日本大百科全書(ニッポニカ) の解説
バック(Linda B. Buck)
ばっく
Linda B. Buck
(1947― )
アメリカの医学者。ワシントン州シアトル生まれ。ワシントン大学で心理学を学んだ後、テキサス・サウスウエスタン医科大学で免疫学博士号を取得。コロンビア大学、ハワードヒューズ医学研究所、ハーバード大学などを経てフレッド・ハッチンソン癌(がん)研究センター部長となる。
アクセルとともに、鼻の奥にある嗅覚(きゅうかく)細胞には匂(にお)いの受容体が約1000種類もあることをマウスの実験で明らかにして1991年に共同で論文を発表した。人間には、この受容体は350種類ほどあることが分かってきた。

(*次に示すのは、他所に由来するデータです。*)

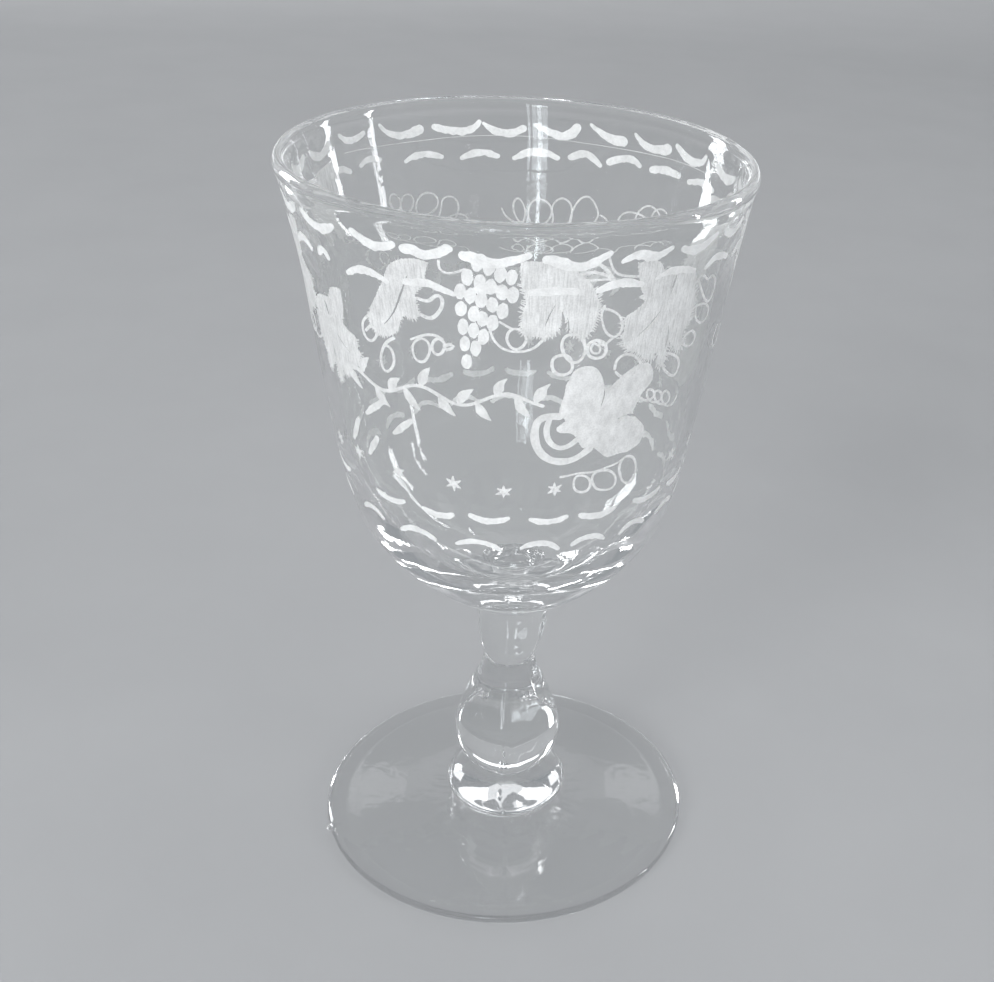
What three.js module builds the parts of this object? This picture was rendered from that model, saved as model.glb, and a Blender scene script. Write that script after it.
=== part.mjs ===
// Stemmed, engraved drinking glass (a goblet, or rummer), in millimetres.
// +Z is up. The origin is the centre of the ring that the foot rests on.
//
// The glass is built up hot from five gathers of clear glass:
//   bowl           blown, open at the top, with a thick base and a fire-polished lip
//   stem_neck      waisted neck that carries the bowl
//   stem_knop      solid ball knop with a sloping shoulder
//   basal_collar   rounded ring (merese) between the knop and the foot
//   foot           wide, slightly domed disc, hollowed underneath
// Neighbouring gathers meet on flat, round, horizontal faces, which is where the hot
// pieces were stuck together.

import * as THREE from 'three';

// ---------------------------------------------------------------- driving dimensions
const HEIGHT = 145.0;          // table to lip
const LIP_RADIUS = 42.57;      // outside of the fire-polished lip
const LIP_INNER_RADIUS = 40.3; // inside of the lip
const FOOT_RADIUS = 38.6;      // widest part of the foot
const REST_OUTER_RADIUS = 37.2; // flat ring that touches the table, outer edge
const REST_INNER_RADIUS = 34.4; // flat ring that touches the table, inner edge
const FOOT_HOLLOW = 1.3;       // rise of the foot's underside at its centre

const FOOT_TOP_Z = 4.3;        // foot to collar joint
const COLLAR_TOP_Z = 12.4;     // collar to knop joint
const KNOP_TOP_Z = 32.0;       // knop to neck joint
const NECK_TOP_Z = 53.0;       // neck to bowl joint

const FOOT_JOINT_RADIUS = 10.8;
const COLLAR_RADIUS = 12.6;    // widest part of the collar
const COLLAR_JOINT_RADIUS = 6.9;
const KNOP_RADIUS = 11.05;     // widest part of the ball
const SHOULDER_RADIUS = 7.8;   // knop to neck joint
const WAIST_RADIUS = 5.4;      // thinnest part of the stem
const NECK_TOP_RADIUS = 7.5;   // neck to bowl joint

const BOWL_FLOOR_Z = 61.8;     // inside bottom of the bowl

const SEGMENTS = 60;           // facets around the axis, the same on every piece

// ---------------------------------------------------------------- profiles, [radius, height]
const footProfile = [
  [0, FOOT_HOLLOW],
  [10, 1.2],
  [20, 0.86],
  [28, 0.42],
  [32.6, 0.12],
  [REST_INNER_RADIUS, 0],
  [REST_OUTER_RADIUS, 0],
  [38.0, 0.35],
  [38.45, 0.85],
  [FOOT_RADIUS, 1.5],
  [38.35, 2.1],
  [37.6, 2.55],
  [36.0, 2.78],
  [30.0, 3.1],
  [22.0, 3.45],
  [16.0, 3.8],
  [12.6, 4.1],
  [FOOT_JOINT_RADIUS, FOOT_TOP_Z],
  [0, FOOT_TOP_Z],
];

const collarProfile = [
  [0, FOOT_TOP_Z],
  [FOOT_JOINT_RADIUS, FOOT_TOP_Z],
  [11.6, 4.75],
  [12.3, 5.7],
  [COLLAR_RADIUS, 7.1],
  [12.35, 8.5],
  [11.6, 9.9],
  [10.4, 11.1],
  [8.8, 11.95],
  [COLLAR_JOINT_RADIUS, COLLAR_TOP_Z],
  [0, COLLAR_TOP_Z],
];

const knopProfile = [
  [0, COLLAR_TOP_Z],
  [COLLAR_JOINT_RADIUS, COLLAR_TOP_Z],
  [8.3, 13.9],
  [9.55, 15.6],
  [10.5, 17.8],
  [10.95, 19.9],
  [KNOP_RADIUS, 21.6],
  [10.85, 23.5],
  [10.3, 25.5],
  [9.55, 27.6],
  [8.8, 29.6],
  [SHOULDER_RADIUS, KNOP_TOP_Z],
  [0, KNOP_TOP_Z],
];

const neckProfile = [
  [0, KNOP_TOP_Z],
  [SHOULDER_RADIUS, KNOP_TOP_Z],
  [7.2, 33.3],
  [6.35, 35.0],
  [5.7, 37.0],
  [WAIST_RADIUS, 39.2],
  [5.8, 41.2],
  [6.45, 43.6],
  [6.95, 46.4],
  [7.25, 49.4],
  [NECK_TOP_RADIUS, NECK_TOP_Z],
  [0, NECK_TOP_Z],
];

const bowlProfile = [
  // outside, from the joint up to the lip
  [0, NECK_TOP_Z],
  [NECK_TOP_RADIUS, NECK_TOP_Z],
  [9.7, 54.5],
  [12.6, 56.5],
  [16.2, 59.2],
  [20.2, 62.6],
  [24.1, 66.7],
  [27.6, 71.4],
  [30.2, 76.7],
  [31.9, 82.3],
  [33.7, 91.0],
  [35.45, 101.0],
  [36.75, 110.0],
  [37.95, 119.0],
  [39.3, 128.0],
  [40.55, 134.6],
  [41.55, 139.8],
  [42.2, 142.0],
  [LIP_RADIUS, 143.3],
  [42.35, 144.4],
  [41.5, HEIGHT],
  // over the lip and down the inside
  [40.7, 144.4],
  [LIP_INNER_RADIUS, 143.2],
  [39.9, 140.6],
  [38.75, 134.6],
  [37.3, 128.0],
  [35.9, 119.0],
  [34.65, 110.0],
  [33.25, 101.0],
  [31.5, 91.0],
  [29.2, 82.3],
  [26.4, 75.8],
  [22.9, 70.8],
  [18.6, 67.0],
  [13.8, 64.2],
  [8.6, 62.5],
  [0, BOWL_FLOOR_Z],
];

// ---------------------------------------------------------------- solid of revolution
// A closed lathe solid about the Z axis, with its faces turned outward.
function turned(profile) {
  const points = profile.map(([r, z]) => new THREE.Vector2(r, z));
  const geometry = new THREE.LatheGeometry(points, SEGMENTS);
  geometry.rotateX(Math.PI / 2);
  if (signedVolume(geometry) < 0) {
    const index = geometry.getIndex().array;
    for (let i = 0; i < index.length; i += 3) {
      const swap = index[i + 1];
      index[i + 1] = index[i + 2];
      index[i + 2] = swap;
    }
    geometry.computeVertexNormals();
  }
  return geometry;
}

function signedVolume(geometry) {
  const position = geometry.getAttribute('position');
  const index = geometry.getIndex().array;
  const a = new THREE.Vector3();
  const b = new THREE.Vector3();
  const c = new THREE.Vector3();
  let volume = 0;
  for (let i = 0; i < index.length; i += 3) {
    a.fromBufferAttribute(position, index[i]);
    b.fromBufferAttribute(position, index[i + 1]);
    c.fromBufferAttribute(position, index[i + 2]);
    volume += a.dot(b.cross(c)) / 6;
  }
  return volume;
}

function glass(color, roughness) {
  return new THREE.MeshStandardMaterial({
    color,
    roughness,
    metalness: 0,
    transparent: true,
    opacity: 0.35,
  });
}

function piece(name, profile, material) {
  const mesh = new THREE.Mesh(turned(profile), material);
  mesh.name = name;
  return mesh;
}

// ---------------------------------------------------------------- assembly
const goblet = new THREE.Group();
goblet.add(piece('foot', footProfile, glass(0xe9ecea, 0.06)));
goblet.add(piece('basal_collar', collarProfile, glass(0xe6e9e7, 0.04)));
goblet.add(piece('stem_knop', knopProfile, glass(0xe8ebe9, 0.03)));
goblet.add(piece('stem_neck', neckProfile, glass(0xe8ebe9, 0.03)));
goblet.add(piece('bowl', bowlProfile, glass(0xeceeec, 0.05)));

export default goblet;
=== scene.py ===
import math

import bpy
import numpy as np
from mathutils import Matrix, Vector
from mathutils.geometry import delaunay_2d_cdt


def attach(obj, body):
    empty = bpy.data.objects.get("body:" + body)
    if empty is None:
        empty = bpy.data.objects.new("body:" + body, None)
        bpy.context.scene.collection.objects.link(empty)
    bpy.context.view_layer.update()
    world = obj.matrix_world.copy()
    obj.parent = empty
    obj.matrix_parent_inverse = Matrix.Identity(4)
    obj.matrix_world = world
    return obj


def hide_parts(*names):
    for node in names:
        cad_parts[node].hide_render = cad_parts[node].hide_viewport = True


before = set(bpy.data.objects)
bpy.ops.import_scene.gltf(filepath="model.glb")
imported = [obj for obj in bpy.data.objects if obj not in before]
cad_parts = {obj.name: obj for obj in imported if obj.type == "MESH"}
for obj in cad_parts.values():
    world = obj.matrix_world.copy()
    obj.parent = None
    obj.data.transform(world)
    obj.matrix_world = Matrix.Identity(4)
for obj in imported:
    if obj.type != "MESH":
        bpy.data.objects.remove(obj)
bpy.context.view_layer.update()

MM = 0.001
scene = bpy.context.scene
coll = scene.collection


# ---------------------------------------------------------------- camera
def make_camera():
    data = bpy.data.cameras.new("camera")
    cam = bpy.data.objects.new("camera", data)
    coll.objects.link(cam)
    pitch, yaw, roll = 0.48373, 0.08428, 0.0616
    fwd = Vector(
        (
            math.sin(yaw) * math.cos(pitch),
            math.cos(yaw) * math.cos(pitch),
            -math.sin(pitch),
        )
    )
    right = Vector((math.cos(yaw), -math.sin(yaw), 0))
    up = right.cross(fwd)
    x = right * math.cos(roll) + up * math.sin(roll)
    y = up * math.cos(roll) - right * math.sin(roll)
    cam.matrix_world = Matrix(
        (
            (x.x, y.x, -fwd.x, 0.0),
            (x.y, y.y, -fwd.y, -0.25305),
            (x.z, y.z, -fwd.z, 0.21134),
            (0, 0, 0, 1),
        )
    )
    data.sensor_fit = "HORIZONTAL"
    data.sensor_width = 36
    data.lens = 1448.16 / 994 * 36
    data.shift_x = -(620 - 497) / 994
    data.shift_y = 0
    data.clip_start = 0.01
    data.clip_end = 50
    scene.camera = cam


make_camera()


# ---------------------------------------------------------------- small tools
def lerp_smooth(table, x, blur=1.2):
    """A soft curve through a table of (x, value) pairs."""
    t = np.array(table, float)
    grid = np.linspace(-5, 155, 801)
    v = np.interp(grid, t[:, 0], t[:, 1])
    n = int(4 * blur / 0.2)
    k = np.exp(-0.5 * (np.arange(-n, n + 1) * 0.2 / blur) ** 2)
    v = np.convolve(np.pad(v, n, mode="edge"), k / k.sum(), mode="valid")
    return np.interp(x, grid, v)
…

一つの嗅覚細胞は一つの受容体だけをもち、この受容体は複数の似た構造をもつ匂い物質を識別できる。匂いを認識した嗅覚細胞は、大脳の下部にある糸球に情報を集め、その糸球には匂いを識別する細胞群があり、匂いの地図もある。この情報はさらに大脳の匂い中枢に送られ、そこで匂いの認識や過去の匂いの思い出しなど高度な感情的な情報と結びついていることなどの事実を二人は解明した。このメカニズムは、視覚、聴覚など他の知覚システムでも同じであるとされており、業績は高く評価された。
2004年「匂い受容体と嗅覚システムの発見」の業績により、アクセルとともにノーベル医学生理学賞を受賞した。